23Axel Boursier : L’information, le direct, les réseaux sociaux européens sont-ils une voie pour mieux se comprendre ?
24Lenka Horňáková-Civade : J’ai peur que l’on ne soit blasé par toutes ses informations si faciles d’accès. Je ne sais pas quelle est la profondeur de notre lecture des évènements. Est-ce que le monde est trop rapide ? La lecture demande du temps, un état d’esprit plus lent pour absorber l’information, la digérer et la remettre dans le contexte. Je ne peux pas critiquer l’opportunité d’avoir toutes les informations, mais qu’en fait-on ? Il faut contextualiser l’information pour la comprendre. Sans contexte, on passe à côté de l’information.
25J’espère que les jeunes auront la capacité de trier, en tout cas, il faut qu’on le leur enseigne. Le monde nous arrive ou se présente sans cesse avec une telle vitesse, telle qu’on peut être envahi, débordé, alors on risque de se fermer, s’y perdre. Il faut faire les choix et hiérarchiser ce qui est important et ce qui nous intéresse. C’est la tâche de la jeune génération.
26Avec cette vitesse, on ne prend plus le temps pour comprendre, pour lire et pour faire un point. Pour s’ajuster soi-même et ne pas être écrasé par le monde qui vient à nous avec une grande violence.

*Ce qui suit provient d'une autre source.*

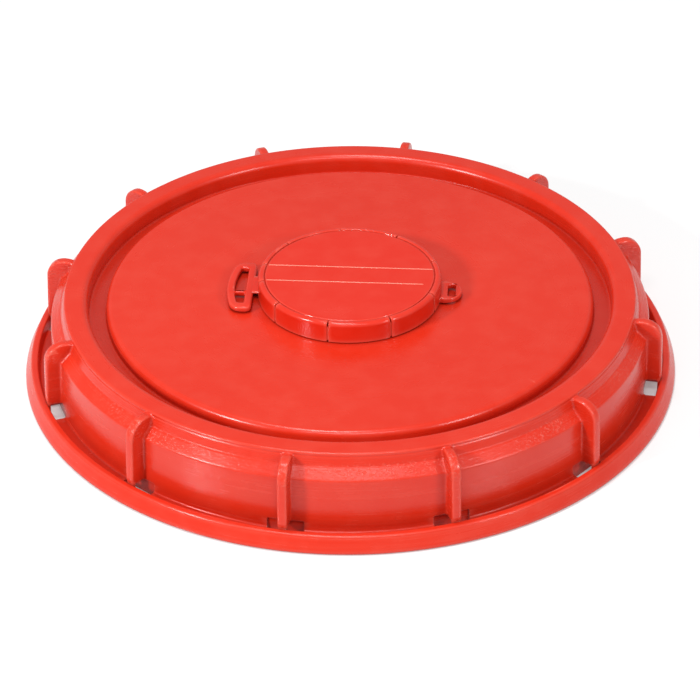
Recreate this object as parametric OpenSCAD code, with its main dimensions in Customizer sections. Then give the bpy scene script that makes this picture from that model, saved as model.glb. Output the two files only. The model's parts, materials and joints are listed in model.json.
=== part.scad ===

27Je me souviens d’un cours sur Virginia Woolf à la faculté de philosophie à Prague en 1990. Dans un de ses romans, elle traite d’un personnage affecté, traumatisé par un tremblement de terre en Chine, à l’autre bout de la planète, et dans le même temps il reste indifférent à la tragédie qui se passe juste à côté de chez lui : son voisin, qu’il connaissait, meurt dans la solitude. Avec toutes les informations en direct, est-on encore capable de voir, de reconnaître son voisin ? Le pouvoir de la littérature est peut-être là : recentrer le regard sur l’être humain.